‘I saw this goddam politician on your British television last night,’ says the film director Oliver Stone. ‘He was yapping about how he can’t cut the defence budget because of blah, blah, blah.’ Was it, by any chance, Liam Fox at the Tory party conference? ‘Something like that… I thought, this is so disgusting.’
His voice is dry and cool, but the words are angry. ‘This love of national security is insane,’ he continues. ‘If you build the foundation of your society on security, you’re going to be disappointed. People talk about terrorism: but if your entire national debate becomes about fighting terrorists, you lose. They win.’

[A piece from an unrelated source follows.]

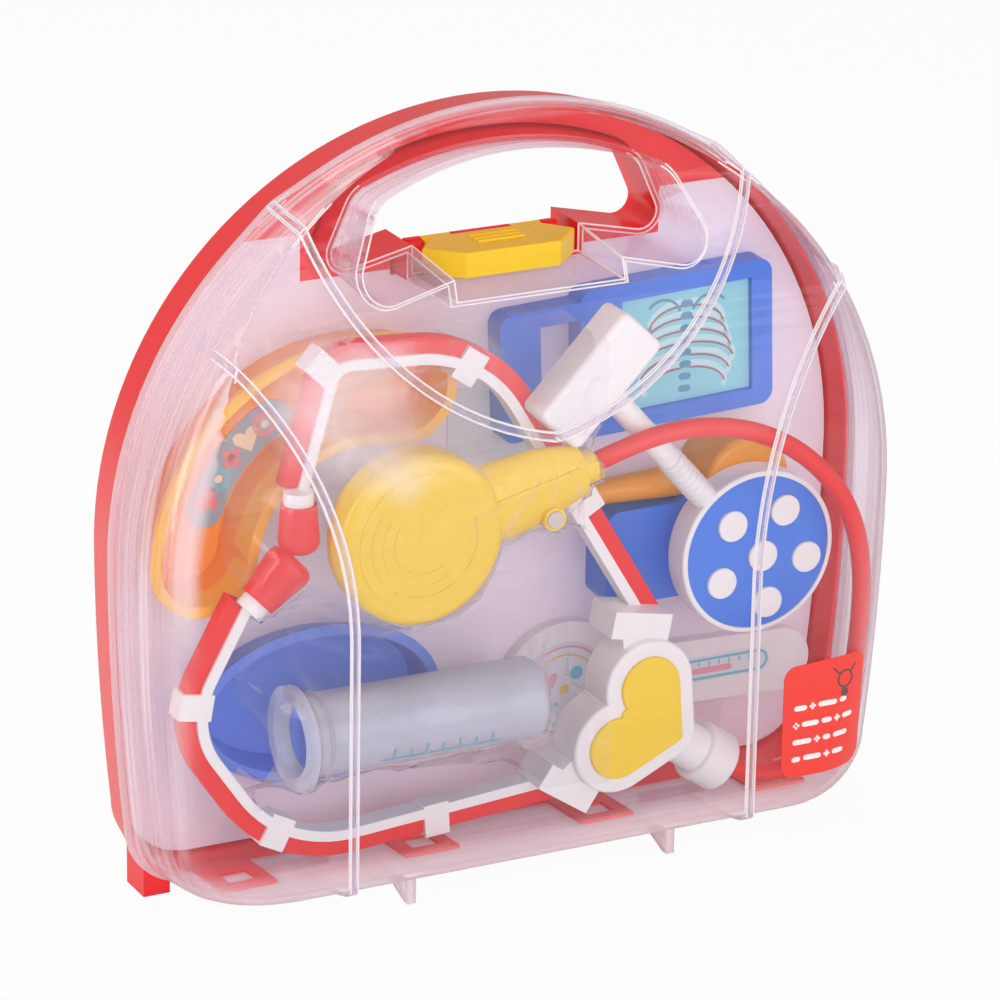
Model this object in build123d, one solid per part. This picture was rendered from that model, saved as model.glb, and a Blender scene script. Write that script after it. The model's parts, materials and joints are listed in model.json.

It’s the same in America, says Stone, a Vietnam veteran and Hollywood’s leading anti-imperialist. ‘We’re against government this or government that: but we always want money for the Defense Department. I have no idea how we expect to balance the budget and run a country with any kind of sense without cutting our fucking defence?’
Stone is 64, and very good at swearing. It’s idiomatic: he effs and blinds without stress or undue emphasis. He swears like Mickey Knox, the serial murdering hero of his film Natural Born Killers.
He is sitting in a high-back chair in a large room at the Dorchester Hotel. He appears cinematic, somehow: maybe it’s the light from the window pouring across him. His face is big, the jaw thick. His eyes are deep-set and dark — ‘like a Mongol nomad’s’, he has said — but kind. His long moustache wiggles when he talks.
He has come to London to promote Wall Street: Money Never Sleeps, the sequel to one of his best-known films, Wall Street. It is a drama set amid the credit crunch of 2008. The film has been given lots of hype, but the reviews have been damning — Deborah Ross was particularly scathing in these pages last week.